What you need to do
Give back the full material, exactly as it reads.

Data extract
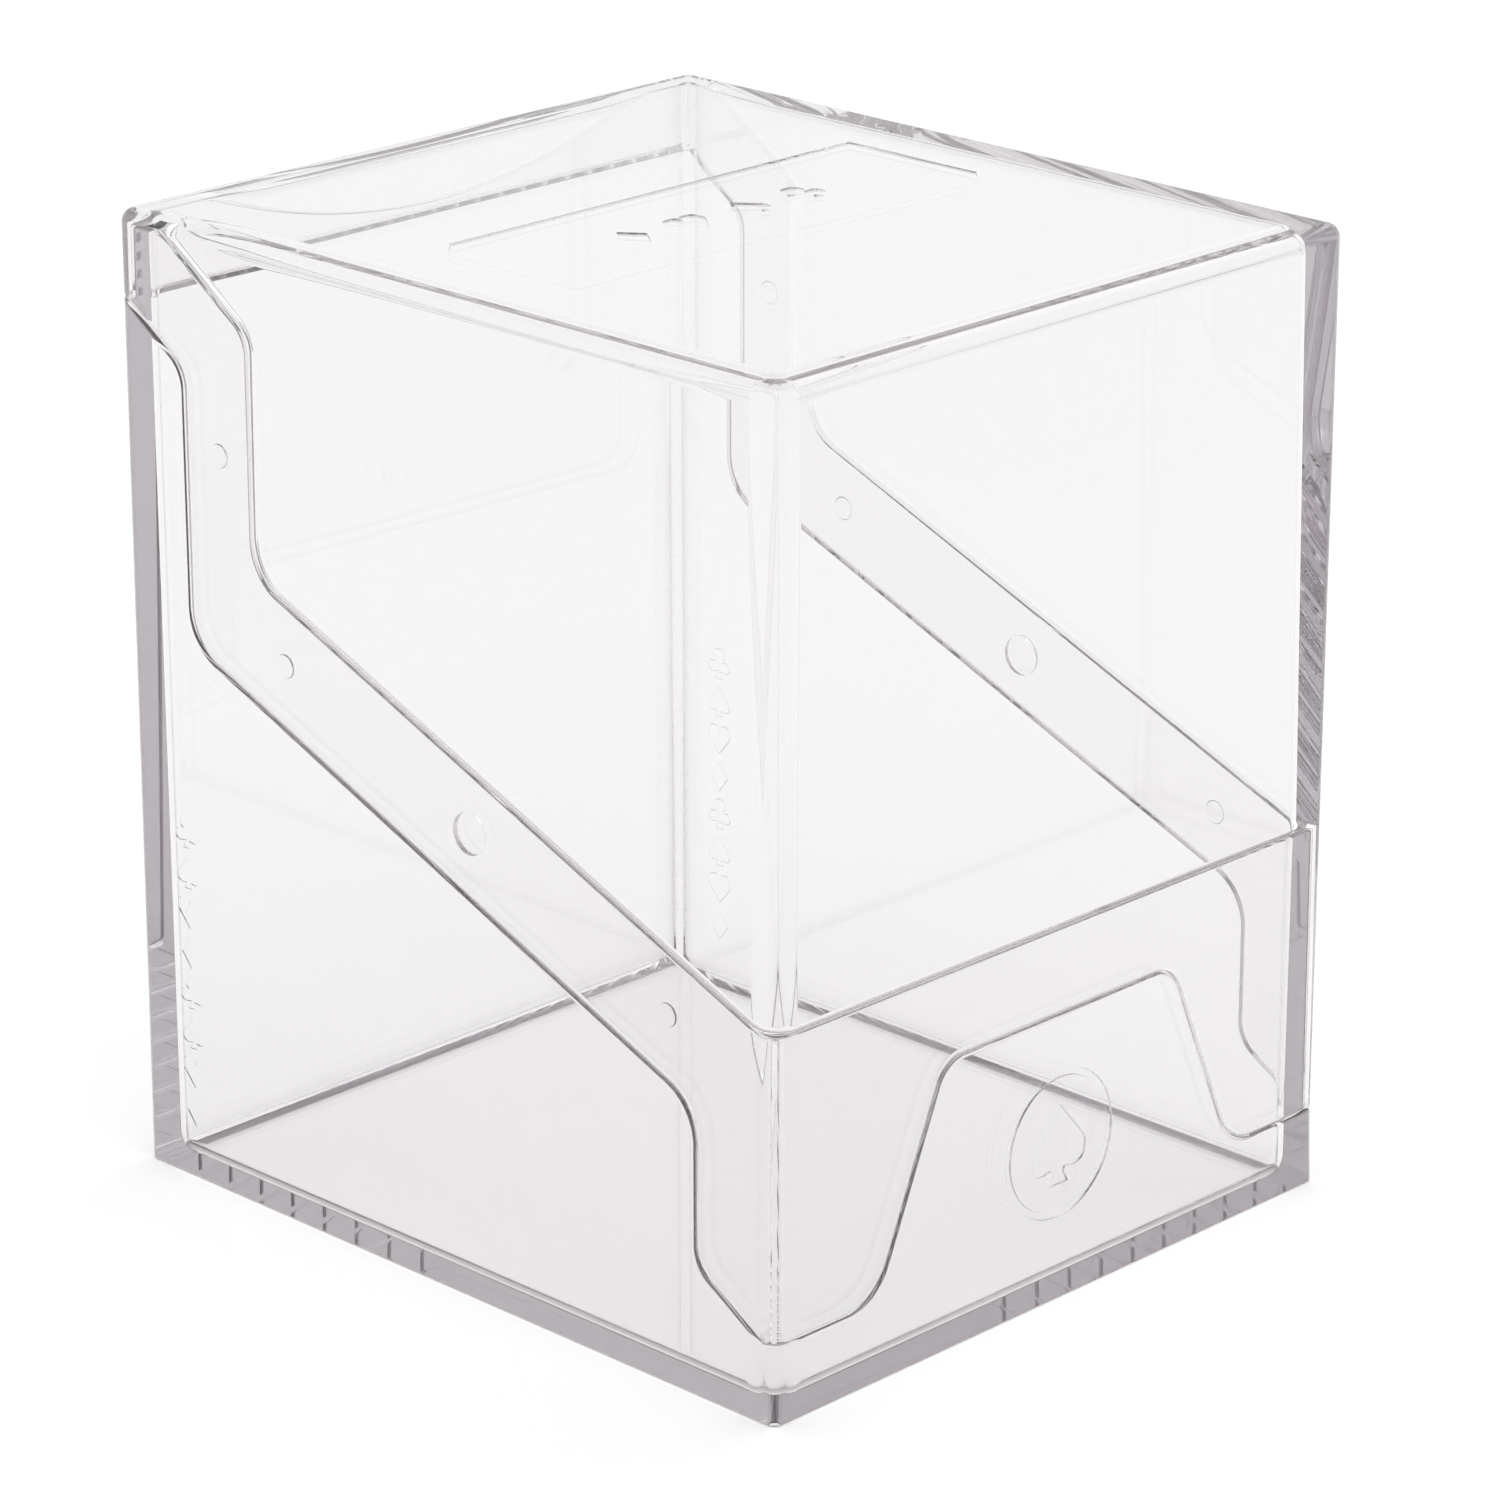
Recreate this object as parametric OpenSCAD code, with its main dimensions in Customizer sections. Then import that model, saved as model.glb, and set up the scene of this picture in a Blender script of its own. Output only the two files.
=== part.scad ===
// Clear card deck box: a base with a rebated lip, and a lid that slides down over the lip.
// Units are millimetres. The origin is at the centre of the underside, +Z is up and the
// front, with the thumb hump, faces -Y.

/* [Outer size] */
// Width across the two side faces
box_w = 81.6; // [76:0.2:90]
// Depth from the front face to the back face
box_d = 92.4; // [88:0.2:100]
// Height with the lid on
box_h = 104; // [102:1:112]
// Radius of the four vertical outer edges
edge_r = 1.6; // [1.4:0.1:2.2]
// Radius of the outer edges around the top
top_r = 1.5; // [0.8:0.1:2]
// Radius of the outer edges around the underside
foot_r = 0.15; // [0.1:0.05:0.8]

/* [Walls] */
// Thickness of the base wall at its foot
wall_foot = 2.65; // [2.6:0.05:3.2]
// Thickness of the base wall and lip at the top, after the mould draft
wall_top = 2.5; // [2.2:0.05:2.6]
// Thickness of the floor
floor_t = 1.4; // [1:0.1:2.5]
// Thickness of the lid's ceiling
ceiling_t = 1.5; // [1.2:0.1:2]
// Thickness of the lid wall over the lip, at the level of the underside
lid_thin_foot = 0.8; // [0.7:0.05:0.9]
// Thickness of the lid wall over the lip, at the top
lid_thin_top = 1.1; // [1:0.05:1.15]
// Thickness of the lid wall above the lip, drawn down to the level of the underside
lid_full_foot = 2; // [1.5:0.05:2.2]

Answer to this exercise
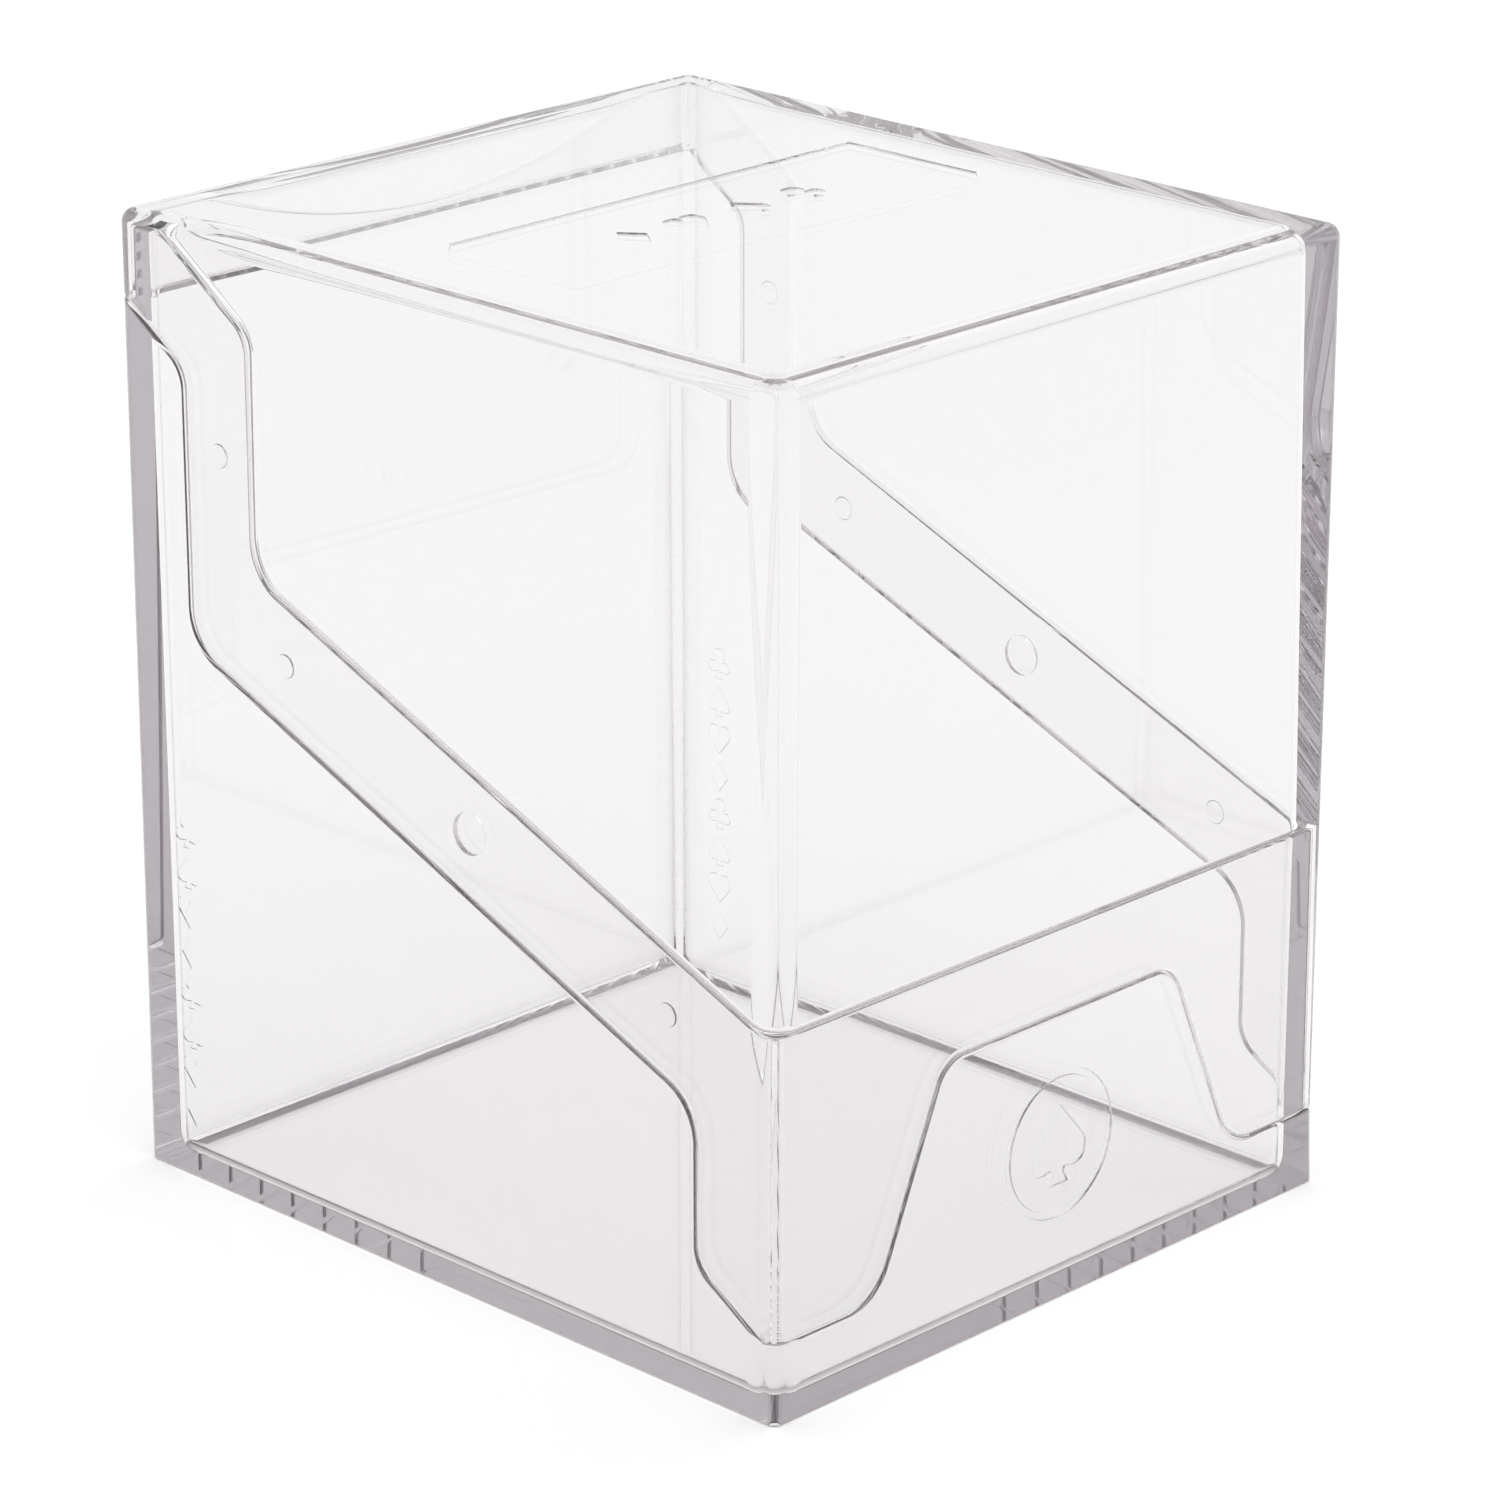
Recreate this object as parametric OpenSCAD code, with its main dimensions in Customizer sections. Then import that model, saved as model.glb, and set up the scene of this picture in a Blender script of its own. Output only the two files.
=== part.scad ===
// Clear card deck box: a base with a rebated lip, and a lid that slides down over the lip.
// Units are millimetres. The origin is at the centre of the underside, +Z is up and the
// front, with the thumb hump, faces -Y.

/* [Outer size] */
// Width across the two side faces
box_w = 81.6; // [76:0.2:90]
// Depth from the front face to the back face
box_d = 92.4; // [88:0.2:100]
// Height with the lid on
box_h = 104; // [102:1:112]
// Radius of the four vertical outer edges
edge_r = 1.6; // [1.4:0.1:2.2]
// Radius of the outer edges around the top
top_r = 1.5; // [0.8:0.1:2]
// Radius of the outer edges around the underside
foot_r = 0.15; // [0.1:0.05:0.8]

/* [Walls] */
// Thickness of the base wall at its foot
wall_foot = 2.65; // [2.6:0.05:3.2]
// Thickness of the base wall and lip at the top, after the mould draft
wall_top = 2.5; // [2.2:0.05:2.6]
// Thickness of the floor
floor_t = 1.4; // [1:0.1:2.5]
// Thickness of the lid's ceiling
ceiling_t = 1.5; // [1.2:0.1:2]
// Thickness of the lid wall over the lip, at the level of the underside
lid_thin_foot = 0.8; // [0.7:0.05:0.9]
// Thickness of the lid wall over the lip, at the top
lid_thin_top = 1.1; // [1:0.05:1.15]
// Thickness of the lid wall above the lip, drawn down to the level of the underside
lid_full_foot = 2; // [1.5:0.05:2.2]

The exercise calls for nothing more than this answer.